“Io sono Greta. E a volte vorrei che le persone si accontentassero di sapere questo su di me”. Greta Berardi oggi a 17 anni è una bellissima ragazza poco più che adolescente. A 3 ha iniziato a manifestare un malessere per la sua identità maschile (quella che a lei e a suo fratello gemello era stata assegnata alla nascita). Un disagio che, a 12 anni, ha trovato un nome: disforia di genere. A quell’età Greta ha fatto coming out con i genitori, dichiarandosi transgender: “Non mi sento, sono femmina”.
Il percorso di affermazione di genere al Crig di Careggi
Il percorso per affermare quella sua reale identità è stato portato avanti a Careggi, al Centro di incongruenza di genere dell’ospedale di Firenze, uno dei pochi specializzati in Italia. Quello che adesso sta affrontando la bufera politica dopo l’ispezione ministeriale di accertamento sull’uso della Triptorelina, il farmaco che blocca la pubertà, sul coinvolgimento della neorospichiatria infantile e sulla presenza (o meno) del supporto psicologico per le persone (minori) che si sottopongono ai trattamenti farmacologici.
La storia di Greta: l’infanzia e l’adolescenza transgender
La 17enne e mamma Cinzia, fin dai primi giorni, si sono immediatamente schierate in difesa del centro: “Sono riusciti a far sentire subito a suo agio mia figlia – ha detto la madre più e più volte –. Grazie al Centro di Careggi Greta è tornata a vivere”. Ci hanno messo la faccia, le testimonianze, le prove tangibili della loro verità. E ieri la giovane, ospite al programma Le Iene, in prima serata su Italia1, ha raccontato se stessa, chi è. Semplicemente Greta, anche se questo, nella società di oggi, non basta.

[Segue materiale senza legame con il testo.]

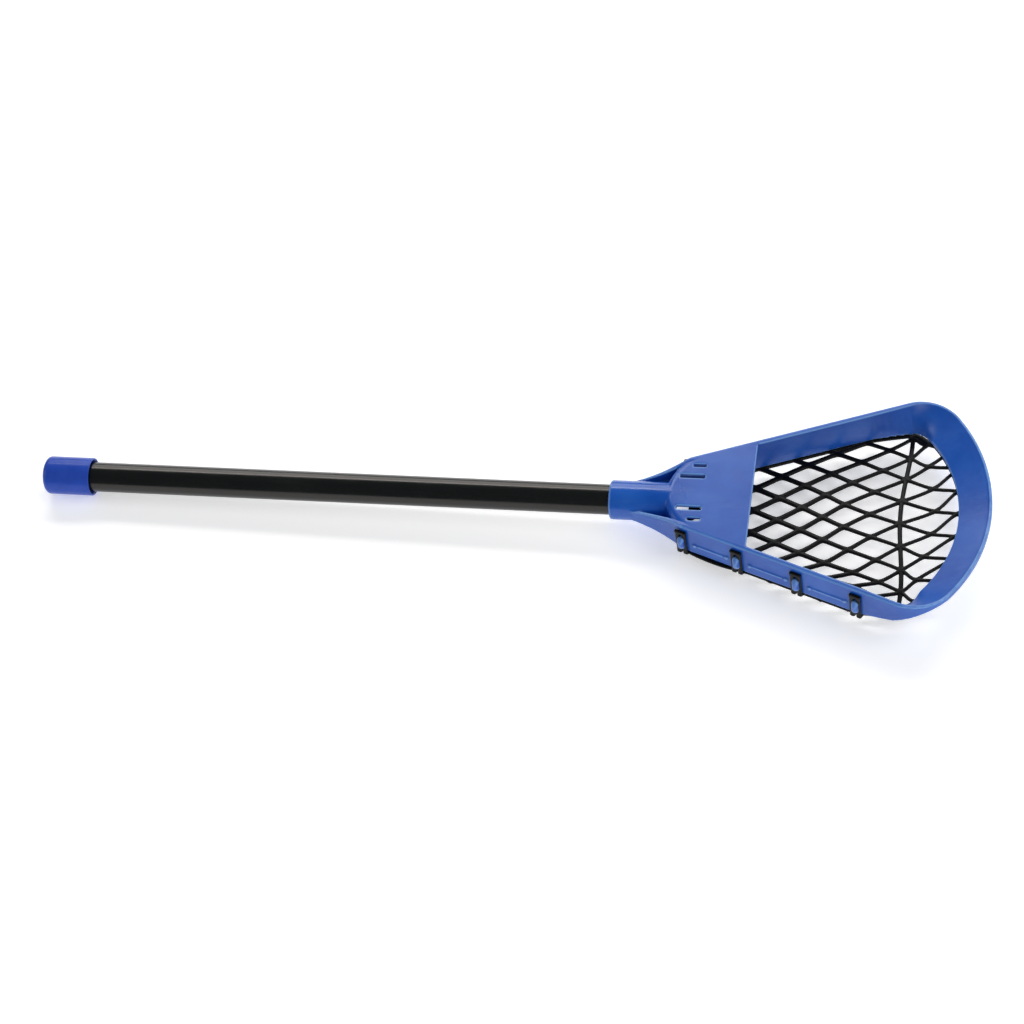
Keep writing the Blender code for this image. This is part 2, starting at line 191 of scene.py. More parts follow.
def lathe(name, profile):
    """A closed ring of (x, radius) points turned about the X axis."""
    bm = bmesh.new()
    rings = []
    for step in range(LATHE_STEPS):
        turn = 2.0 * math.pi * step / LATHE_STEPS
        rings.append([bm.verts.new((x, r * math.cos(turn), r * math.sin(turn))) for x, r in profile])
    count = len(profile)
    for step in range(LATHE_STEPS):
        here, following = rings[step], rings[(step + 1) % LATHE_STEPS]
        for k in range(count):
            after = (k + 1) % count
            bm.faces.new((here[k], here[after], following[after], following[k]))
    bmesh.ops.remove_doubles(bm, verts=bm.verts, dist=1e-7)
    return object_from(name, bm)


def prism(name, outline, low, high):
    """A solid between two heights over a closed plan outline."""
    bm = bmesh.new()
    face = bm.faces.new([bm.verts.new((x, y, low)) for x, y in outline])
    raised = bmesh.ops.extrude_face_region(bm, geom=[face])["geom"]
    top = [item for item in raised if isinstance(item, bmesh.types.BMVert)]
    bmesh.ops.translate(bm, verts=top, vec=(0.0, 0.0, high - low))
    return object_from(name, bm)


def loft(name, sections, closed=False):
    """A solid through rings of equal length: a closed ring of rings, or one with a face on each end."""
    bm = bmesh.new()
    rings = [[bm.verts.new(point) for point in section] for section in sections]
    count = len(rings[0])
    pairs = list(zip(rings, rings[1:]))
    if closed:
        pairs.append((rings[-1], rings[0]))
    for here, following in pairs:
        for k in range(count):
            after = (k + 1) % count
            bm.faces.new((here[k], here[after], following[after], following[k]))
    if not closed:
        bm.faces.new(rings[0])
        bm.faces.new(rings[-1])
    return object_from(name, bm)


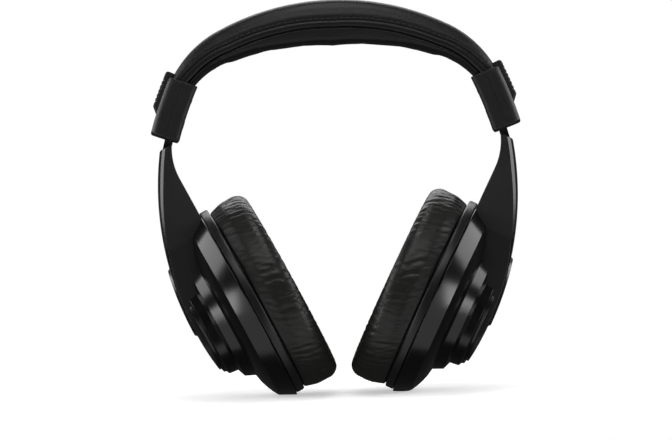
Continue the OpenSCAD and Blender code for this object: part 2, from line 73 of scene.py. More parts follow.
HOUSING_X, HOUSING_Z, HOUSING_LEAN, HOUSING_R = 77.1, -28.6, 20.6, 175.0
HOUSING_LEN, HOUSING_T, HOUSING_W = 28.0, 14.0, 37.0
TOE_X, TOE_IN = 77.3, 3.7

CUP_X, CUP_Z, CUP_TILT = 40.3, -119.8, 26.65
RIM_R, RIM_A = 49.4, 5.1
WELL_R, CUSHION_BASE, CUSHION_DEPTH = 27.0, -0.9, 17.3
ARM_R, ARM_PEAK, ARM_TOP, ARM_INNER = 145.7, 33.5, 83.7, 5.2

floor_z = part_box("left_arm_shell")[0][2] / MM - 0.05
print("the cups rest on a floor at z =", round(floor_z, 2), "mm")

# %% [markdown]
# ## Places
# Four small functions put a shape where it belongs: along the band, along the housing's curve,
# on the cup's axis, and from the left side to either side. The right side is a mirror image.

# %% Places along the band, the housing and the cup
lean_half = math.degrees(HOUSING_LEN / HOUSING_R) / 2
LEAN_LOW, LEAN_HIGH = HOUSING_LEAN - lean_half, HOUSING_LEAN + lean_half


def on_band(angle, depth, y):
    """Point of the band at an angle from its top, some depth below its outer face."""
    a = math.radians(abs(angle))
    r = CROWN_R - depth
    x, z = r * math.sin(a), BAND_DEPTH - CROWN_R + r * math.cos(a)
    if abs(angle) > SHOULDER_START:
        s = math.radians(SHOULDER_START)
        r = SHOULDER_R - depth
        x = (CROWN_R - SHOULDER_R) * math.sin(s) + r * math.sin(a)
        z = BAND_DEPTH - CROWN_R + (CROWN_R - SHOULDER_R) * math.cos(s) + r * math.cos(a)
    return (math.copysign(x, angle), y, z)


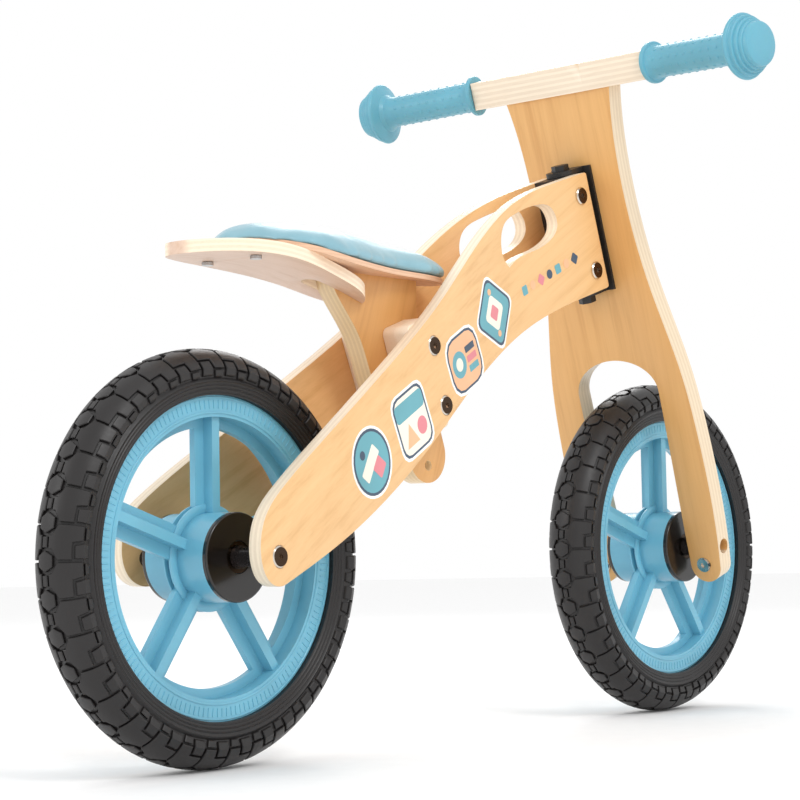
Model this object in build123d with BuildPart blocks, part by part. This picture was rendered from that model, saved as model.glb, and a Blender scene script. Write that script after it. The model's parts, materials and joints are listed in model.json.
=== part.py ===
"""A child's wooden balance bike: two bent plywood side panels, a plywood fork and
handlebar, an upholstered seat and two twelve-inch foam-tyred wheels.

Millimetres.  +X is forward, +Y is the rider's left, +Z is up.  The origin is on the
ground, half way between the two axles.
"""
import os
from math import atan2, cos, degrees, hypot, radians, sin, tan

from build123d import *

os.makedirs("parts", exist_ok=True)

# ---------------------------------------------------------------- driving dimensions
WHEELBASE = 564.0
TYRE_RADIUS = 145.0
TYRE_WIDTH = 44.0
TYRE_SHOULDER_RADIUS = 130.0
HEAD_ANGLE = 18.0               # lean of the steering axis from the vertical, degrees

FIT = 0.05                      # radial clearance of everything that turns
GAP = 0.4                       # gap between faces that pass each other

# rim and hub
RIM_SEAT_RADIUS = 112.0
RIM_SEAT_HALF = 14.0
RIM_RIDGE_RADIUS = 117.0
RIM_RIDGE_HALF = 6.0
RIM_INNER_RADIUS = 97.0
WINDOW_RADIUS = 90.0
WEB_HALF = 2.5
TYRE_LIP_HALF = 18.0
SPOKES = 5
SPOKE_WIDTH = 24.0
SPOKE_RIB = 7.0
RIB_HALF = 11.0
WINDOW_FILLET = 8.0
HUB_RADIUS = 31.0
HUB_HALF = 28.0
HUB_WALL = 3.0
BOSS_RADIUS = 15.0
CAP_THICK = 3.7
CAP_PLUG = 5.0
BUSH_RADIUS = 9.0
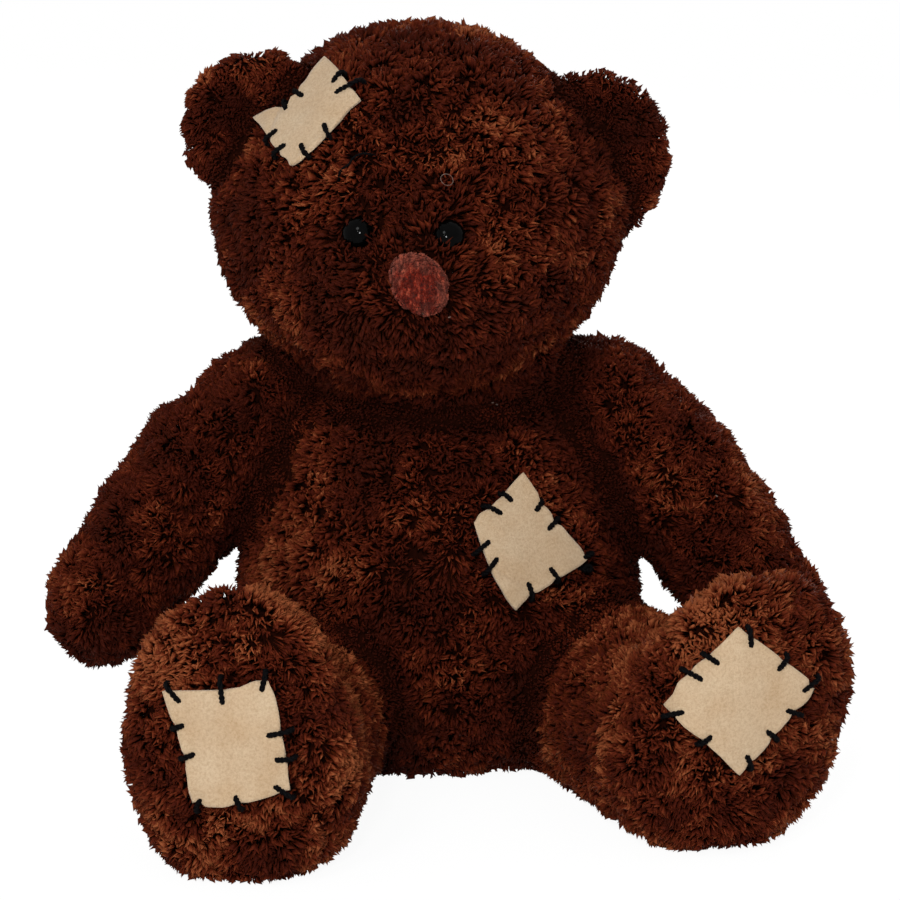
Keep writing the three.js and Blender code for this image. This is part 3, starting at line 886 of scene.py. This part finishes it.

Essere transgender è solo “un altro modo di essere umani”
“Spesso sono costretta a dire qualcosa in più, a fare coming out anche svariate volte al giorno – dice Berardi sul palco –. Se invidio qualcosa a Paolo, il mio fratello gemello, è la libertà di poter conoscere persone nuove senza ogni volta dover dire ‘sono cisgender’. Perché a nessuno interessa. E l’indifferenza in questo caso non è una cosa brutta: è arrendersi al fatto che questo è solo un altro modo di essere umani – continua – che non va vissuto con vergogna e che modellare un corpo sulla propria identità e ai propri desideri è solo una forma d’amore”.
L’amore lo ha vissuto grazie ai suoi genitori quando ha dichiarato quale fosse la sua vera identità di genere, alla sua famiglia, ai suoi amici e amiche per cui lei è semplicemente una ragazza, una compagna di scuola o di passione. Ma che lei ha fatto fatica a comprendere e trovare in se stessa.
“Io merito amore”
“A volte, sbagliando, sono la prima a pensare di non meritare quell’amore. In passato, alcune persone a cui piacevo dopo aver scoperto che sono transgender hanno fatto un passo indietro e nelle relazioni faccio ancora fatica a fare il primo passo perché ho paura di un rifiuto”, ammette ancora la giovane. Una paura naturale, a quell’età, se non che la sua è condizionata anche da altro, da un recondito pensiero che le assilla la mente ed è legato al suo passato.
“A volte penso di valere meno, di avere meno possibilità di essere felice di una persona cisgender. Ma poi dopo ogni delusione mi ripeto che chi è capace di andare oltre gli stereotipi non può che accorgersi che invece io quell’amore lo merito, perché io valgo e oggi so bene chi sono. Io sono Greta”.